Problem to work on: Exactly as they appear, copy the lines of the listing from the one containing "point = shown.matrix_world" through the final line, both included, and nothing else.

Dataset section:

==================================================

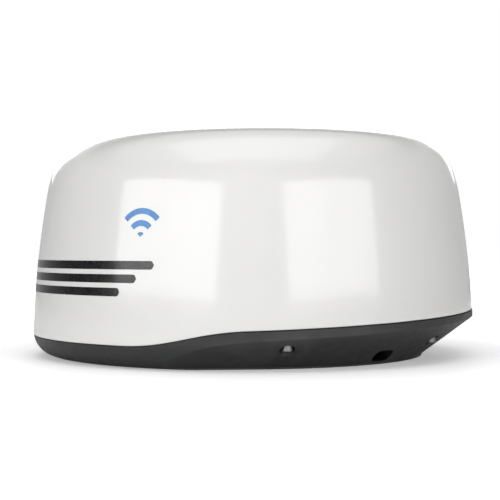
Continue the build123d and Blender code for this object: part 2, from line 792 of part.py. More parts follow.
with BuildPart() as motor_bracket:
    slab((64, 112), (-30, 30), (shelf_bottom, shelf_top))
    for side in (-1, 1):
        leg_y = sorted((side * 27, side * 30))
        foot_y = sorted((side * 27, side * 44))
        slab((72, 104), leg_y, (plate_top, shelf_top))
        slab((72, 104), foot_y, (plate_top, plate_top + 3))
    post(11.3, shelf_bottom, shelf_top, motor_place, Mode.SUBTRACT)
    post(1.8, shelf_bottom, shelf_top, motor_screw_places, Mode.SUBTRACT)
    post(2.2, plate_top, plate_top + 3, foot_screw_places, Mode.SUBTRACT)
    with BuildSketch(Plane.XZ):
        with Locations((motor_x, 95)):
            SlotOverall(44, 18, rotation=90)
    extrude(amount=40, both=True, mode=Mode.SUBTRACT)

motor_bracket.part.label = "motor_bracket"
export_step(motor_bracket.part, "parts/motor_bracket.step")

with BuildPart() as motor_screws:
    post(2.75, shelf_top, shelf_top + 1.6, motor_screw_places)
    post(1.35, shelf_bottom - 4.5, shelf_top, motor_screw_places)

motor_screws.part.label = "motor_screws"
export_step(motor_screws.part, "parts/motor_screws.step")

with BuildPart() as plate_screws:
    for seat, places in ((plate_top + 6, housing_screw_places), (plate_top + 3, foot_screw_places)):
        post(3.5, seat, seat + 3, places)
        with BuildSketch(Plane.XY.offset(seat + 3)):
            with Locations(*places):
                RegularPolygon(1.7, 6)
        extrude(amount=-1.8, mode=Mode.SUBTRACT)
        post(1.75, plate_bottom, seat, places)

plate_screws.part.label = "plate_screws"
export_step(plate_screws.part, "parts/plate_screws.step")

with BuildPart() as motor_lead:
    lead_route = [(motor_x + motor_half + 6, 0, 99.5), (128, 0, 99.5), (128, 0, 44), (112, -30, 40),
                  (96, -50, 36)]
    tube_along(lead_route, [7, 9, 7], 2.2)

motor_lead.part.label = "motor_lead"
export_step(motor_lead.part, "parts/motor_lead.step")


# Antenna array ---------------------------------------------------------------------------------

array_screw_places = [(x, z) for x in (-90, -70, 70, 90) for z in (172, 192)]
magnet_place = [(0, 58)]

with BuildPart() as array_bracket:
    post(66, bracket_bottom, bracket_top)
    slab((-150, 150), (array_front_y, array_back_y + 3), (bracket_bottom, bracket_top))
    for side in (-1, 1):
        slab(sorted((side * 60, side * 100)), (array_back_y, array_back_y + 3), (bracket_bottom, 200))
    post(3, bracket_bottom, bracket_top, mode=Mode.SUBTRACT)
    post(2.2, bracket_bottom, bracket_top, bracket_screw_places, Mode.SUBTRACT)
    post(10, bracket_bottom, bracket_top, ring_of(46, [35, 145, 215, 325]), Mode.SUBTRACT)
    with BuildSketch(Plane.XZ):
        with Locations(*array_screw_places):
            Circle(2.1)
    extrude(amount=-30, mode=Mode.SUBTRACT)

array_bracket.part.label = "array_bracket"
export_step(array_bracket.part, "parts/array_bracket.step")

with BuildPart() as array_bracket_screws:
    post(3.5, bracket_top, bracket_top + 2.4, bracket_screw_places)
    fillet(edges().filter_by(GeomType.CIRCLE).group_by(Axis.Z)[-1], 1.2)
    post(1.85, shaft_flange_bottom, bracket_top, bracket_screw_places)

array_bracket_screws.part.label = "array_bracket_screws"
export_step(array_bracket_screws.part, "parts/array_bracket_screws.step")

with BuildPart() as array_frame:
    slab((-array_half_x, array_half_x), (array_front_y, array_back_y), (array_bottom, array_top))
    fillet(edges().filter_by(Axis.Z).sort_by(Axis.Y)[-2:], 5)
    slab((-205, 205), (board_back_y - 0.1, array_back_y - 2), (array_bottom + 6, array_top - 6), Mode.SUBTRACT)
    slab((-208.2, 208.2), (array_front_y, board_back_y), (array_bottom + 2.8, array_top - 2.8), Mode.SUBTRACT)
    post(3, array_bottom, array_bottom + 7, mode=Mode.SUBTRACT)
    with BuildSketch(Plane.XZ.offset(-array_back_y + 3)):
        with Locations(*array_screw_places):
            Circle(1.8)
    extrude(amount=-4, mode=Mode.SUBTRACT)
    with BuildSketch(Plane.XZ.offset(-array_back_y)):
        for x in (-160, -125, -30, 30, 125, 160):
            with Locations((x, (array_bottom + array_top) / 2)):
                SlotOverall(34, 6, rotation=90)
    extrude(amount=1, mode=Mode.SUBTRACT)

array_frame.part.label = "array_frame"
export_step(array_frame.part, "parts/array_frame.step")

with BuildPart() as array_board:
    slab((-208, 208), (board_front_y, board_back_y), (array_bottom + 3, array_top - 3))

array_board.part.label = "array_board"
export_step(array_board.part, "parts/array_board.step")

with BuildPart() as array_patches:
    with BuildSketch(Plane.XZ.offset(-board_front_y)):
        columns = [(step - (patch_columns - 1) / 2) * patch_pitch for step in range(patch_columns)]
        with Locations(*[(x, z) for x in columns for z in patch_rows]):
            Rectangle(patch_side, patch_side)
        with Locations((0, sum(patch_rows) / 2)):
            Rectangle(columns[-1] * 2 + 1.2, 1.2)
        with Locations(*[(x, sum(patch_rows) / 2) for x in columns]):
            Rectangle(1.2, patch_rows[1] - patch_rows[0])
    extrude(amount=0.3)

array_patches.part.label = "array_patches"
export_step(array_patches.part, "parts/array_patches.step")

with BuildPart() as array_screws:
    with BuildSketch(Plane.XZ.offset(-array_back_y - 3)):
        with Locations(*array_screw_places):
            Circle(3.2)
    extrude(amount=-2.2)
    with BuildSketch(Plane.XZ.offset(-array_back_y + 2)):
        with Locations(*array_screw_places):
            Circle(1.75)
    extrude(amount=-5)

array_screws.part.label = "array_screws"
export_step(array_screws.part, "parts/array_screws.step")

with BuildPart() as heading_magnet:
    post(3, bracket_bottom - 4, bracket_bottom, magnet_place)

heading_magnet.part.label = "heading_magnet"
export_step(heading_magnet.part, "parts/heading_magnet.step")

with BuildPart() as sensor_bracket:
    slab((-7, 7), (58, 60), (plate_top, 146))
    slab((-7, 7), (58, 74), (plate_top, plate_top + 2))
    post(2, plate_top, plate_top + 2, [(0, 68)], Mode.SUBTRACT)

sensor_bracket.part.label = "sensor_bracket"
export_step(sensor_bracket.part, "parts/sensor_bracket.step")

with BuildPart() as heading_sensor:
    slab((-6, 6), (56.4, 58), (126, 147))
    slab((-2, 2), (55, 56.4), (142, 146))

heading_sensor.part.label = "heading_sensor"
export_step(heading_sensor.part, "parts/heading_sensor.step")


# Transceiver -----------------------------------------------------------------------------------

with BuildPart() as transceiver_housing:
    slab(box_x, box_y, (plate_top, box_top))
    fillet(edges().filter_by(Axis.Z), 4)
    slab((box_x[0] + box_wall, box_x[1] - box_wall), (box_y[0] + box_wall, box_y[1] - box_wall),
         (box_floor_top, box_top), Mode.SUBTRACT)
    post(4.2, plate_top, box_top, lid_screw_places)
    for step in range(12):
        fin_y = -44 + 8 * step
        slab((box_x[0] - 7, box_x[0] + 0.5), (fin_y - 1, fin_y + 1), (plate_top + 4, box_top - 4))
    post(1.5, box_top - 12, box_top, lid_screw_places, Mode.SUBTRACT)
    post(2.2, plate_top, box_floor_top, [coax_hole], Mode.SUBTRACT)

transceiver_housing.part.label = "transceiver_housing"
export_step(transceiver_housing.part, "parts/transceiver_housing.step")

with BuildPart() as transceiver_lid:
    slab(box_x, box_y, (box_top, lid_top))
    fillet(edges().filter_by(Axis.Z), 4)
    with BuildSketch(Plane.XY.offset(lid_top)):
        with Locations(((box_x[0] + box_x[1]) / 2, 0)):
            with GridLocations(0, 14, 1, 6):
                SlotOverall(74, 5)
    extrude(amount=-1, mode=Mode.SUBTRACT)
    post(1.8, box_top, lid_top, lid_screw_places, Mode.SUBTRACT)

transceiver_lid.part.label = "transceiver_lid"
export_step(transceiver_lid.part, "parts/transceiver_lid.step")

with BuildPart() as magnetron:
    post(12, 67, 91, [(-140, 25)])
    post(15, 76, 82, [(-140, 25)])
    slab((-134, -110), (16, 34), (72, 86))

magnetron.part.label = "magnetron"
export_step(magnetron.part, "parts/magnetron.step")

with BuildPart() as magnetron_magnet:
    slab((-163, -124), (9, 41), (box_floor_top, 67))
    slab((-163, -124), (9, 41), (91, 97))
    slab((-163, -157), (9, 41), (box_floor_top, 97))

magnetron_magnet.part.label = "magnetron_magnet"
export_step(magnetron_magnet.part, "parts/magnetron_magnet.step")

with BuildPart() as circulator:
    post(13, box_floor_top, 74, [(-90, 20)])
    slab((-110, -100), (16, 24), (box_floor_top, 72))
    slab((-80, -72), (-5, 24), (box_floor_top, 72))

circulator.part.label = "circulator"
export_step(circulator.part, "parts/circulator.step")

with BuildPart() as receiver_module:
    slab((-112, -80), (-46, -6), (box_floor_top, 80))
    chamfer(faces().sort_by(Axis.Z)[-1].edges(), 1.5)

receiver_module.part.label = "receiver_module"
export_step(receiver_module.part, "parts/receiver_module.step")

with BuildPart() as modulator_board:
    slab((-158, -118), (-48, -4), (box_floor_top + 2, box_floor_top + 3.6))
    post(2.5, box_floor_top, box_floor_top + 2, [(x, y) for x in (-154, -122) for y in (-44, -8)])

modulator_board.part.label = "modulator_board"
export_step(modulator_board.part, "parts/modulator_board.step")

modulator_top = box_floor_top + 3.6
with BuildPart() as modulator_parts:
    slab((-155, -133), (-30, -8), (modulator_top, modulator_top + 24))
    post(5, modulator_top, modulator_top + 22, [(-126, -14), (-126, -26)])
    slab((-152, -124), (-44, -36), (modulator_top, modulator_top + 5))

modulator_parts.part.label = "modulator_parts"
export_step(modulator_parts.part, "parts/modulator_parts.step")


# M3 pan head screws: pillars and standoffs from above, lid from above, signal board from below -----

m3_head_height = 2.0
screw_groups = [(plate_top, pillar_places + standoff_places), (lid_top, lid_screw_places)]

with BuildPart() as chassis_screws:
    for seat, places in screw_groups:
        post(3, seat, seat + m3_head_height, places)
    fillet(edges().filter_by(GeomType.CIRCLE).group_by(Axis.Z)[-1], 1)
    post(3, board_bottom - m3_head_height, board_bottom, standoff_places)
    for seat, places in screw_groups:
        post(1.45, seat - 10, seat, places)
    post(1.45, board_bottom, board_bottom + 10, standoff_places)

chassis_screws.part.label = "chassis_screws"
export_step(chassis_screws.part, "parts/chassis_screws.step")


# Signal board under the chassis plate ------------------------------------------------------------

with BuildPart() as board_standoffs:
    with BuildSketch(Plane.XY.offset(board_top)):
        with Locations(*standoff_places):
            RegularPolygon(3.2, 6)
    extrude(amount=plate_bottom - board_top)
    post(1.6, plate_bottom - 9, plate_bottom, standoff_places, Mode.SUBTRACT)
    post(1.6, board_top, board_top + 9, standoff_places, Mode.SUBTRACT)

board_standoffs.part.label = "board_standoffs"
export_step(board_standoffs.part, "parts/board_standoffs.step")

with BuildPart() as main_board:
    slab(board_x, board_y, (board_bottom, board_top))
    fillet(edges().filter_by(Axis.Z), 3)
    post(1.6, board_bottom, board_top, standoff_places, Mode.SUBTRACT)

main_board.part.label = "main_board"
export_step(main_board.part, "parts/main_board.step")

with BuildPart() as board_components:
    slab((-20, 10), (-96, -66), (board_top, board_top + 4))
    for x in (-44, -30):
        slab((x - 5, x + 5), (-84, -66), (board_top, board_top + 2))
    for x in (30, 44, 58):
        slab((x - 5, x + 5), (-110, -98), (board_top, board_top + 6))
    post(5, board_top, board_top + 13, [(30, -80), (44, -80), (58, -80)])
    slab((30, 46), (-30, -17), (board_top, board_top + 9))
    slab((56, 74), (-30, -17), (board_top, board_top + 9))
    slab((84, 94), (-58, -44), (board_top, board_top + 2))

board_components.part.label = "board_components"
export_step(board_components.part, "parts/board_components.step")

with BuildPart() as shield_can:
    slab((-85, -52), (-100, -40), (board_top, board_top + 8))
    chamfer(faces().sort_by(Axis.Z)[-1].edges(), 1)

shield_can.part.label = "shield_can"
export_step(shield_can.part, "parts/shield_can.step")

with BuildPart() as wiring_harness:
    for start_y, end_x, wire_r in ((socket_y[0], 38, 3.2), (socket_y[1], 65, 2.6)):
        harness_route = [(86, start_y, socket_z), (68, start_y, socket_z), (end_x, 30, 34), (end_x, 6, 36),
                         (end_x, -17, 36)]
        tube_along(harness_route, [7, 9, 9], wire_r)

wiring_harness.part.label = "wiring_harness"
export_step(wiring_harness.part, "parts/wiring_harness.step")
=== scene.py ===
"""Looks for the radar dome antenna: materials, the moulded radome skin, its markings, light and camera.

Lengths are in metres, in the frame of the CAD model: +Z up, bow side at -Y.
"""
import json
import math

import bpy
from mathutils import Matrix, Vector


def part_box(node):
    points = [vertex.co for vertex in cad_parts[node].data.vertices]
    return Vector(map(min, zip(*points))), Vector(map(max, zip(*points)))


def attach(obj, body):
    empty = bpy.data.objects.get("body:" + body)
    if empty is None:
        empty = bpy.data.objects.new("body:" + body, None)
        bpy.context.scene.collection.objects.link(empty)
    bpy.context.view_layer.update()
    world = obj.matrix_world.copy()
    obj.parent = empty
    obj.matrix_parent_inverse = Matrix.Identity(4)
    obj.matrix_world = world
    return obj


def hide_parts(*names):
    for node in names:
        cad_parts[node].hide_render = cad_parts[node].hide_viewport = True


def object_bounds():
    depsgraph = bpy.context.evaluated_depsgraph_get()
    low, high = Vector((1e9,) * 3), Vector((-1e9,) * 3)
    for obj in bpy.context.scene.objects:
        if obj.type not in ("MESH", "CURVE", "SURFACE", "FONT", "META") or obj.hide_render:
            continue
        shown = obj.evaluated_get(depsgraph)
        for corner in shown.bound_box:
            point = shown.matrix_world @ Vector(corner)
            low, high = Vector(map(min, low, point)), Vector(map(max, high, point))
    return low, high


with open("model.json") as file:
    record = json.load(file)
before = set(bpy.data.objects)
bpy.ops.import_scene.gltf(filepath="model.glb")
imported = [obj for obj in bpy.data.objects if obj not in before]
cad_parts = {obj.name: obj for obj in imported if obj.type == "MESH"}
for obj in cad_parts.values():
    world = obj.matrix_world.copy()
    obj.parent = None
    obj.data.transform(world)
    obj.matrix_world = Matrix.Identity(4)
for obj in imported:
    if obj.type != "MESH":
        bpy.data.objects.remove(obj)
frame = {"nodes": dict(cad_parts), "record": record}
cad_box = [list(map(float, corner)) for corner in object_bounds()]
nodes = frame["nodes"]

MM = 0.001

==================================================

Exercise output:
            point = shown.matrix_world @ Vector(corner)
            low, high = Vector(map(min, low, point)), Vector(map(max, high, point))
    return low, high


with open("model.json") as file:
    record = json.load(file)
before = set(bpy.data.objects)
bpy.ops.import_scene.gltf(filepath="model.glb")
imported = [obj for obj in bpy.data.objects if obj not in before]
cad_parts = {obj.name: obj for obj in imported if obj.type == "MESH"}
for obj in cad_parts.values():
    world = obj.matrix_world.copy()
    obj.parent = None
    obj.data.transform(world)
    obj.matrix_world = Matrix.Identity(4)
for obj in imported:
    if obj.type != "MESH":
        bpy.data.objects.remove(obj)
frame = {"nodes": dict(cad_parts), "record": record}
cad_box = [list(map(float, corner)) for corner in object_bounds()]
nodes = frame["nodes"]

MM = 0.001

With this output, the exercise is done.